Should you upgrade your home theater gear?

There are lots of choices for your upgrade dollar. Some offer bigger improvements than others. Read this guide to find out what's what.

Geoffrey Morrison Contributor
Geoffrey Morrison is a writer/photographer about tech and travel for CNET, The New York Times, and other web and print publications. He's also the Editor-at-Large for The Wirecutter. He has written for Sound&Vision magazine, Home Theater magazine, and was the Editor-in-Chief of Home Entertainment magazine. He is NIST and ISF trained, and has a degree in Television/Radio from Ithaca College. His bestselling novel, Undersea, and its sequel, Undersea Atrophia, are available in paperback and digitally on Amazon. He spends most of the year as a digital nomad, living and working while traveling around the world. You can follow his travels at BaldNomad.com and on his YouTube channel.
Geoffrey Morrison
4 min read


Let's say you have a TV you like. Maybe it's a few years old; maybe it's new. But you have the upgrade bug, and can't decide what's best to get.

The following guide should help you figure out where the most bang will come from your dollars.

A new TV
Every year TVs get better. Over the past few years this is mostly from added features, but if your TV is more than a few years old, the latest crop are likely brighter and better looking with a higher contrast ratio. CNET has a great TV Buying Guide.

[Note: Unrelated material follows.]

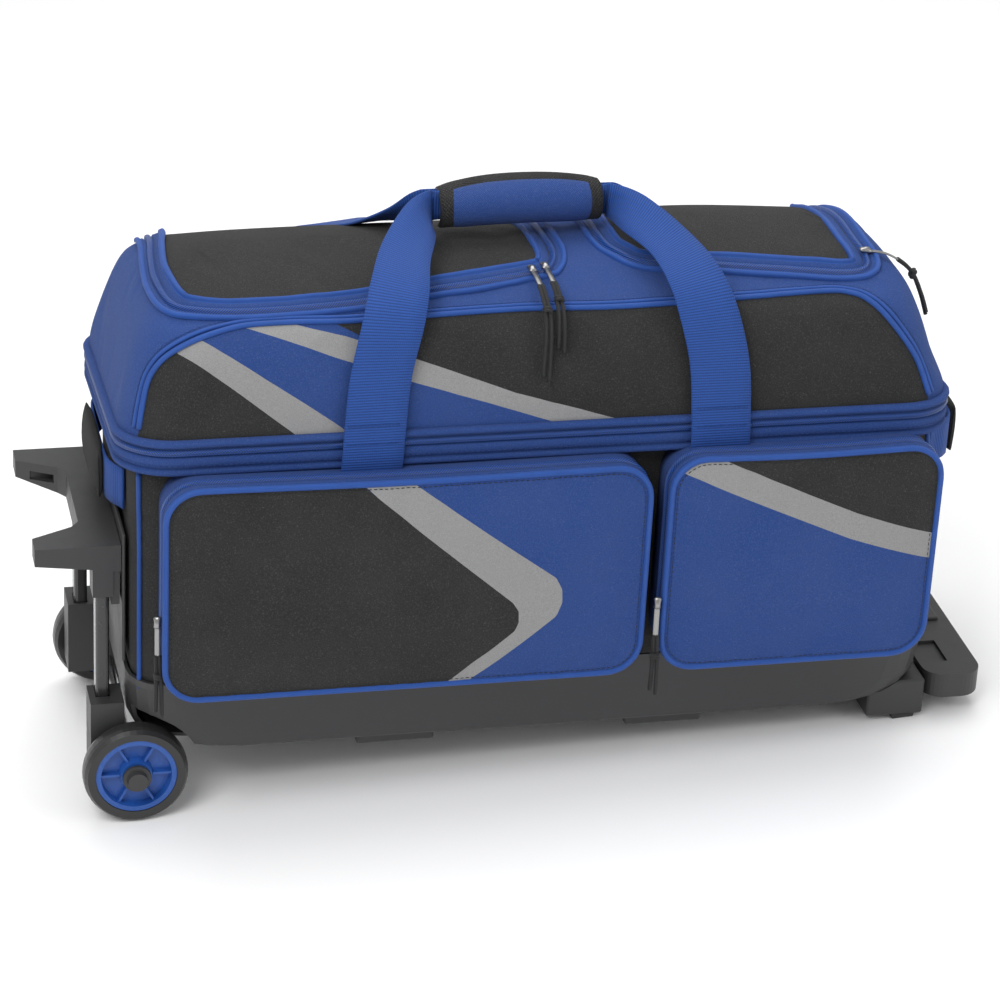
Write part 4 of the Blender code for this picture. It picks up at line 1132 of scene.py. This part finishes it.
# ---------------------------------------------------------------- zip pulls
OVER_LID = ((0.0005, -0.02, -0.001), (0.001, -0.04, -0.005), (0.001, -0.057, -0.014),
            (0.0005, -0.067, -0.03), (0.0, -0.069, -0.048), (-0.001, -0.072, -0.07))
OVER_END = ((0.02, -0.002, -0.004), (0.04, -0.004, -0.018), (0.051, -0.006, -0.039),
            (0.058, -0.008, -0.06))
HANGING = ((0.0, -0.001, -0.03), (0.001, -0.001, -0.06), (0.001, -0.001, -0.088))
# name, slider, the pull's line from its slider, which way it faces
PULLS = (
    ("left_flap_pull", (-0.015, -0.078, 0.416), OVER_LID, (0.0, -0.6, 0.8)),
    ("left_flap_second_pull", (-0.003, -0.074, 0.4165), OVER_LID[:-1], (0.0, -0.6, 0.8)),
    ("right_flap_pull", (0.282, -0.066, 0.415), OVER_END, (0.7, 0.0, 0.7)),
    ("left_pocket_pull", (-0.34, -0.168, 0.15), HANGING, (-0.25, -0.97, 0.0)),
    ("right_pocket_pull", (0.086, -0.1795, 0.145), HANGING, (-0.25, -0.97, 0.0)),
)
TAB_LENGTH = 0.032
TAB_WIDTH = 0.0042
PULL_STEP = 0.002


def make_pulls():
    for name, slider, line, facing in PULLS:
        start = np.array(slider)
        path = curve_through([start, *(start + np.array(p) for p in line)], PULL_STEP)
        normals = np.tile(np.array(facing) / np.linalg.norm(facing), (len(path), 1))
        body = f"{name}_body"
        at = int(TAB_LENGTH / PULL_STEP)
        tab = sweep(f"{name}_tab", path[: at + 1], normals[: at + 1], tab_profile(), [METAL], body,
                    tube=True)
        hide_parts(name)
        slider_block(f"{name}_slider", path[0], path[2] - path[0], normals[0], body)
        braided_cord(name, path[at - 1:], normals[at - 1:], body)


def tab_profile():
    half, thick = TAB_WIDTH / 2, 0.0006
    return [(-half, -thick), (0.0, -thick), (half, -thick), (half + 0.0004, 0.0), (half, thick),
            (0.0, thick * 1.5), (-half, thick), (-half - 0.0004, 0.0)]


def slider_block(name, place, heading, normal, body):
    """A zip slider: a waisted body with the bridge that holds its tab."""
    heading = heading / np.linalg.norm(heading)
    stations = ((-0.006, 0.0026, 0.0012), (-0.0045, 0.0036, 0.002), (-0.001, 0.0028, 0.0032),
                (0.0015, 0.003, 0.0034), (0.0038, 0.0034, 0.0018), (0.0048, 0.0026, 0.0011))
    aside = np.cross(heading, normal)
    aside /= np.linalg.norm(aside)
    out = np.cross(aside, heading)
    rows = []
    for along, wide, tall in stations:
        ring = []
        for k in range(12):
            angle = 2 * math.pi * k / 12
            ring.append(place + heading * along + aside * wide * math.cos(angle)
                        + out * tall * math.sin(angle))
        rows.append(ring)
    grid(name, rows, [METAL], body, around=True, ends=(0, len(rows) - 1))


def braided_cord(name, path, normals, body):
    """Two strands side by side, tied in a knot at a third of their length."""
    count = len(path)
    aside = sideways(path, normals)
    knot = max(2, count // 3)
    share = np.arange(count) / (count - 1)
    spread = 0.0015 + 0.0012 * share * (np.arange(count) > knot)
    for side, label in ((-1, "a"), (1, "b")):
        strand = path + aside * (side * spread)[:, None]
        strand = strand[: count - (2 if side > 0 else 0)]
        cord(f"{name}_strand_{label}", strand, normals[: len(strand)], 0.0018, CORD, body)
    knots(f"{name}_knot", path[knot], directions(path, False)[knot], normals[knot], body)


def knots(name, place, heading, normal, body):
    """A small overhand knot: a ring that goes twice round the strands."""
    aside = np.cross(heading, normal)
    aside /= np.linalg.norm(aside)
    line, facing = [], []
    for k in range(25):
        angle = 4 * math.pi * k / 24
        radial = aside * math.cos(angle) + normal * math.sin(angle)
        line.append(place + radial * 0.0028 + heading * (0.0045 * (k / 24 - 0.5)))
        facing.append(radial)
    cord(name, line, facing, 0.0017, CORD, body)


# ---------------------------------------------------------------- stage
AZIMUTH = math.radians(12.373)
ELEVATION = math.radians(27.398)
PITCH = math.radians(2.796)
DISTANCE = 3.1313
FOCUS = Vector((-0.005, 0.0, 0.1602))
LENS = 126.905


def make_camera():
    """The camera is fixed to the bag's frame, which the photograph shows pitched by a few degrees."""
    back = Vector((
        -math.sin(AZIMUTH) * math.cos(ELEVATION),
        -math.cos(AZIMUTH) * math.cos(ELEVATION),
        math.sin(ELEVATION),
    ))
    right = Vector((math.cos(AZIMUTH), -math.sin(AZIMUTH), 0.0))
    up = back.cross(right)
    turn = Matrix((right, up, back)).transposed().to_4x4()
    camera = new_object("camera", bpy.data.cameras.new("camera"))
    camera.data.lens = LENS
    pitched = Matrix.Translation(FOCUS + back * DISTANCE) @ turn
    camera.matrix_world = BAG @ Matrix.Rotation(-PITCH, 4, "Y") @ pitched
    bpy.context.scene.camera = camera


def make_lights():
    aim = Vector((0.0, 0.0, 0.2))
    for name, place, size, power in (
        ("key", (-1.3, -1.6, 2.6), 1.5, 52.0),
        ("fill", (2.2, -2.0, 1.6), 1.6, 14.0),
        ("top", (0.2, 0.8, 2.8), 2.2, 42.0),
    ):
        lamp = new_object(name, bpy.data.lights.new(name, "AREA"))
        lamp.data.size = size
        lamp.data.energy = power
        lamp.location = place
        lamp.rotation_euler = (aim - Vector(place)).to_track_quat("-Z", "Y").to_euler()
    world = bpy.data.worlds.new("studio")
    world.use_nodes = True
    background = world.node_tree.nodes["Background"]
    background.inputs["Color"].default_value = (1.0, 1.0, 1.0, 1.0)
    background.inputs["Strength"].default_value = 0.62
    bpy.context.scene.world = world
    bpy.context.scene.view_settings.view_transform = "Standard"


def make_floor():
    mesh = bpy.data.meshes.new("floor")
    half = 40.0
    corners = [(-half, -half, 0), (half, -half, 0), (half, half, 0), (-half, half, 0)]
    mesh.from_pydata(corners, [], [(0, 1, 2, 3)])
    skin = Skin("floor_paint", 0.9)
    skin.finish(skin.mix(skin.noise(3.0), (0.93, 0.93, 0.93), (0.95, 0.95, 0.95)), skin.noise(50.0), 0.0001)
    mesh.materials.append(skin.material)
    floor = new_object("floor", mesh)


def dress_frame():
    """Materials for the CAD pieces that are shown as they are."""
    tyre = moulded("tyre_rubber", (0.02, 0.02, 0.02), 0.34, 900.0, 0.00004)
    rim = moulded("rim_plastic", (0.014, 0.07, 0.29), 0.3)
    gloss = moulded("gloss_black", (0.018, 0.018, 0.019), 0.22, coat=0.3)
    rubber = moulded("foot_rubber", (0.028, 0.028, 0.028), 0.8)
    foam = woven("foam", (0.09, 0.09, 0.095), pitch=0.003)
    aluminium = metal("aluminium", (0.62, 0.62, 0.63), 0.32)
    steel = metal("steel", (0.45, 0.45, 0.46), 0.28)
    by_slot = {
        "moulded_plastic": BLACK_PLASTIC, "gloss_black": gloss, "tyre": tyre, "foot_rubber": rubber,
        "rim_plastic": rim, "axle_steel": steel, "tube_metal": aluminium, "zip_metal": METAL,
        "charcoal_fabric": BLACK_CLOTH, "blue_fabric": BLUE_CLOTH, "webbing": BLUE_WEBBING,
        "lining": LINING_CLOTH, "foam": foam,
    }
    for entry in frame["record"]["subparts"]:
        node = NODES[entry["node"]]
        node.data.materials.clear()
        node.data.materials.append(by_slot[entry["material_slot"]])


make_camera()
make_lights()
make_floor()
dress_frame()
make_lid()
make_belts()
make_hinge_lining()
make_lower_body()
make_pockets()
make_straps()
make_grip()
make_grab_handles()
make_pulls()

Despite the marketing, the latest crop of televisions aren't significantly improved enough to justify buying a new one if yours is just a couple of years old. This is true for 3D as well.

Speaking of which...

I have yet to meet anyone so enamored with 3D that they'd replace their new-ish television for this feature. If you're in the market for a new TV, then sure, check out 3D TVs. But it's not worth upgrading just for this feature.

LG BD670

If you don't have a Blu-ray player, get one. They barely cost more $100 and will play your current DVD collection better than your old DVD player. This is easily the most cost-effective upgrade you can get. Most new Blu-ray players also have built-in streaming services like Netflix and Vudu. Here's CNET's page on the best Blu-ray players.

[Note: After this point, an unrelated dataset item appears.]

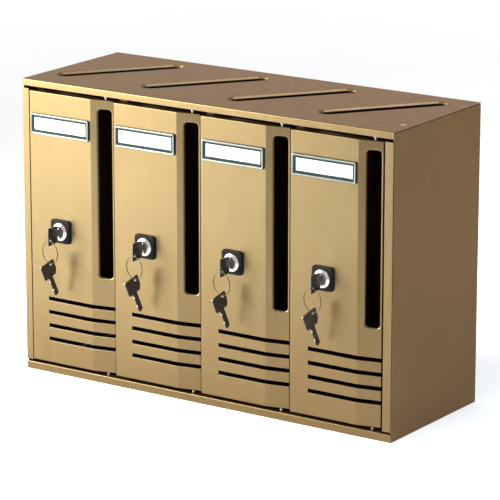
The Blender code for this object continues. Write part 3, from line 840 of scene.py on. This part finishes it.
def make_floor():
    """A wide, nearly white studio floor, a little whiter away from the object."""
    reach, steps = 9.0, 24
    bm = bmesh.new()
    bmesh.ops.create_grid(bm, x_segments=steps, y_segments=steps, size=reach)
    floor = new_mesh_object("studio_floor", bm)
    surface = Finish("pale_floor", (0.80, 0.80, 0.80), Roughness=0.9, Specular_IOR_Level=0.1)
    surface.shade(surface.spread(surface.noise(3, 2.0), 0.99, 1.01))
    distance = surface.add("ShaderNodeVectorMath")
    distance.operation = "LENGTH"
    surface.link(surface.place, distance.inputs[0])
    surface.shade(surface.spread(distance.outputs["Value"], 1.0, 1.21, 1.0, 2.6))
    floor.data.materials.append(surface.finish())


def compass(azimuth, elevation):
    """A direction from the object; azimuth 0 is straight in front of the doors, positive to the right."""
    a, e = math.radians(azimuth), math.radians(elevation)
    return Vector((math.sin(a) * math.cos(e), -math.cos(a) * math.cos(e), math.sin(e)))


def softbox(name, direction, distance, side, power, colour, aim, spread=180):
    """An area light aimed at a point; direction is its azimuth and elevation from there."""
    light = bpy.data.lights.new(name, "AREA")
    light.shape = "RECTANGLE"
    light.size, light.size_y = side
    light.energy = power
    light.color = colour
    light.spread = math.radians(spread)
    item = bpy.data.objects.new(name, light)
    item.location = Vector(aim) + compass(*direction) * distance
    item.rotation_euler = (Vector(aim) - item.location).to_track_quat("-Z", "Y").to_euler()
    bpy.context.scene.collection.objects.link(item)


def make_light():
    """A warm key on the doors, cool light on the floor at both sides, a top light and a cool rim."""
    softbox("key_softbox", (-54, 18), 1.2, (1.05, 1.0), 27, (0.94, 0.95, 0.80), (-0.07, 0, 0.2), 80)
    softbox("floor_softbox", (-42, 80), 1.3, (0.8, 0.8), 22, (0.74, 1.0, 1.04), (-0.72, -0.92, 0), 65)
    softbox("right_floor_softbox", (70, 80), 1.3, (0.6, 0.6), 3.5, (0.9, 1.0, 1.0), (0.75, -0.32, 0), 50)
    softbox("top_softbox", (-10, 78), 2.4, (1.6, 1.6), 7, (1.0, 0.97, 0.94), (0, 0, 0.17))
    softbox("rim_softbox", (90, 56.8), 2.2, (0.9, 0.9), 16.5, (0.70, 0.80, 1.0), (0, 0, 0.34))
    world = bpy.data.worlds.new("studio_white")
    world.use_nodes = True
    back = world.node_tree.nodes["Background"]
    back.inputs["Color"].default_value = (1.0, 1.0, 1.0, 1)
    back.inputs["Strength"].default_value = 1.0
    bpy.context.scene.world = world


def make_camera():
    back = compass(CAMERA_AZIMUTH, CAMERA_ELEVATION)
    right = compass(CAMERA_AZIMUTH + 90, 0)
    up = back.cross(right)
    basis = Matrix((right, up, back)).transposed() @ Matrix.Rotation(math.radians(CAMERA_ROLL), 3, "Z")
    centre = Vector((0, 0, HEIGHT / 2))
    place = centre + basis @ Vector((CAMERA_OFFSET.x, CAMERA_OFFSET.y, CAMERA_DISTANCE))
    camera = bpy.data.cameras.new("camera")
    camera.lens = FOCAL_LENGTH
    camera.sensor_width = 36
    camera.clip_end = 100
    item = bpy.data.objects.new("camera", camera)
    item.matrix_world = Matrix.Translation(place) @ basis.to_4x4()
    bpy.context.scene.collection.objects.link(item)
    bpy.context.scene.camera = item


bpy.context.scene.view_settings.view_transform = "Standard"
make_camera()
make_casing()
make_spot_welds()
for box_number in range(1, BOXES + 1):
    make_box(box_number)
make_floor()
make_light()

Or, if you just want to get something that does streaming, check out...

Digital media receivers
Apple TV, Roku, LG Smart TV Upgrader, and many others offer an inexpensive entry into the wonderful world of streaming. Netflix offers tons of content for just a few dollars a month. Here's CNET's page on Best Network Video Streamers article.

In my testing, Blu-ray players have better scalers, making the best out of Netflix's mediocre picture quality. So if you're choosing between a $100 Apple TV, or a $150 Blu-ray player, the latter will likely look better, and, you know, play discs.

If you're using the speakers in your TV, you are missing out. No TV has good audio; they're all terrible compared to any of the options below. If you're looking for a substantial upgrade in your home TV and movie watching experience, nothing will do that more than better audio.

Soundbars are a single box that hold multiple speaker drivers. They mount or sit below your television. Most are about a TV's width, and 5 or 6 inches tall. While they offer an increase in sound quality over TV speakers, they're still not that great. The best option here is one that comes with a subwoofer, or at least has the ability to add one later on. The better ones have HDMI switching so you can plug all your sources into it, and play the audio from them.

Home theater in a box
The next step up in sound quality is an HTIB. These range in quality from horrible to decent. Most people like them because of the simplicity. Everything they need is in one box. Most HTIBs are five speakers, a subwoofer, and a receiver to power them. Many new models come with wireless surround speakers. These mount or are placed behind where you sit, and communicate wirelessly with the receiver. Keep in mind they still need to be plugged into a power outlet. Here's CNET's Surround Sound Buying Guide.

The better HTIBs are really just a receiver and speakers. You can save money, or get better quality, by buying these separately.

Denon AVR-1912
Denon AVR-1912 CNET

Receiver and speakers
Those new to the home theater world shy away from buying a receiver and speakers separately as it seems dauntingly complex. True, for the neophyte, they aren't as easy to hook up as a soundbar or HTIB, but the increase in sound quality can be worth it.

The biggest advantage, after being able to chose whatever receiver and speakers you want, is the ability to upgrade. Want get better speakers down the road? No problem. Want to replace your receiver with a better model with new features? No problem. You generally can't do that with an HTIB. The difference in price between a decent HTIB and a separate receiver and speakers isn't substantial. For less than $1,000 you could put together an excellent system that blows away any HTIB.

Check out CNET's Best Home Audio Gear.

Upgrade more
If you already have a receiver and speakers, Audiophiliac Steve recommends getting an amp to give your speakers some more juice.

I'd recommend adding a second subwoofer. Not for additional level, but to even out the frequency response. Brent Butterworth did a brilliant article on the benefits of multiple subs.